April 3, 2017
Nearly four years after it was nominated by the Landmarks Commission, the former Home Savings building at 26th and Wilshire, and the parcel on which it is located, have been designated as a landmark by the City Council.
The history of the nomination has been fraught with controversy. The Landmarks Commission voted 6–0 (with one abstention) to designate the property in December 2013. The owner appealed, but agreed to delay the hearing until the Zoning Ordinance Update was completed and the development potential with and without designation was determined. When the matter finally came before the Council in November 2016, a recent court decision had placed Santa Monica’s process of allowing proactive designation by the Commission in question. Staff recommended sending the matter back to the Commission to be heard by the four members appointed since the original nomination.
A public hearing was conducted in February, and the Commission voted 3-1 in favor of designation, resulting in a “technical denial” since Commission rules require approval by four of the seven commissioners. The Conservancy appealed this decision, on the grounds that there was overwhelming evidence that the structure met five of the six criteria for designation, as supported by the Staff Report, Consultants’ Reports from 2013 and 2017, as well as letters from noted Millard Sheets expert Adam Arenson and architectural historians Alan Hess and Margarita Jerebek.
At the Council hearing, Conservancy representatives and numerous local residents wrote letters and/or testified in favor of the designation, with only the owner’s attorney speaking in opposition to the appeal. Council voted 6-1 to designate both the structure and the parcel on which it is located.
Completed in 1970, Santa Monica’s Home Savings is the 25th of a group of approximately 40 branch banks resulting from the unique collaboration of financier Howard Ahmanson and artist Millard Sheets. Sheets was an eminent artist based in Claremont, acclaimed for his watercolors as well as for his leadership in arts education, promoting art programs in the region. He chaired the Scripps College Art Department (1932-55) and the Otis Art Institute (1953-1960), directed the art program at the L.A. County Fair (1931-1957), helped hire artists for the Federal Art Project, and mentored many renowned artists.
Ahmanson commissioned Millard Sheets, beginning in the 1950s, to create a visual identity for Home Savings that would convey an image of security and financial stability, and that would incorporate decorative artworks with imagery relating to the local community in which each building was sited. The monumental geometric masses, clad in travertine marble with gold trim, incorporating mosaics and sculpture and stained glass, became the signature style of the Home Savings branches. Sheets was given complete artistic freedom in designing these buildings with his collaborators in the Sheets Design Studio.

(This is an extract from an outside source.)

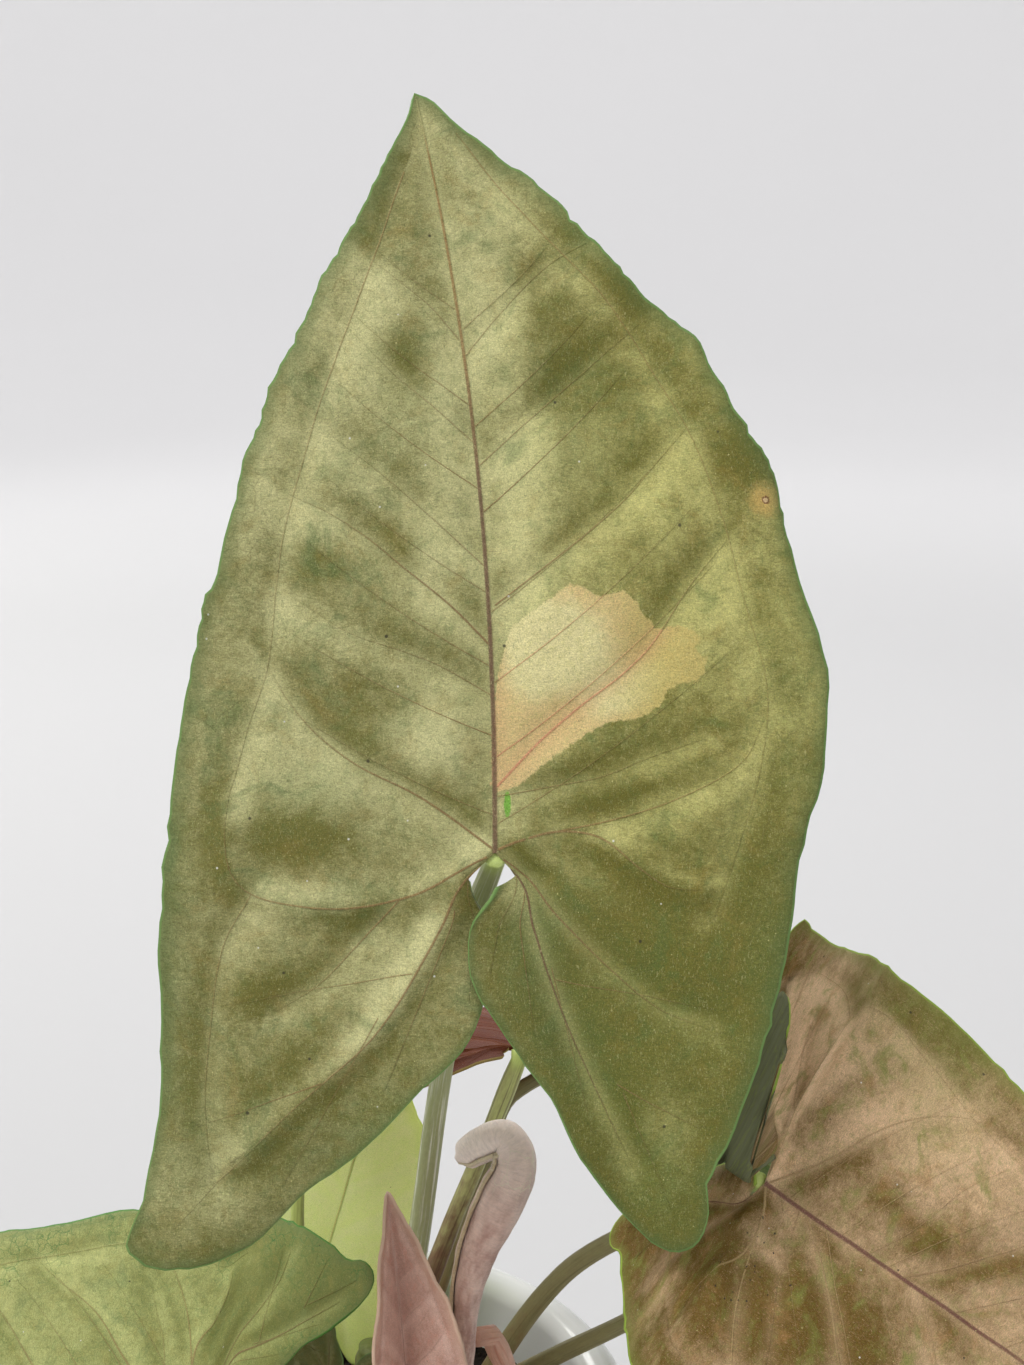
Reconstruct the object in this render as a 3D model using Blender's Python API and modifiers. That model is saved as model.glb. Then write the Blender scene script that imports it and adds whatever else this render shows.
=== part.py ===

The Santa Monica Home Savings design had two significant innovations– the site plan and the scale of the mural. The building is placed at a 45 degree angle to the corner, set back so that two wings extend outward to embrace an open plaza, with a sculptural focal point. Sheets liked this so well that he repeated it in Anaheim. The mosaic mural is larger than typical for Sheets’ work, and is scaled for the monumental architectural forms and its setback from the corner.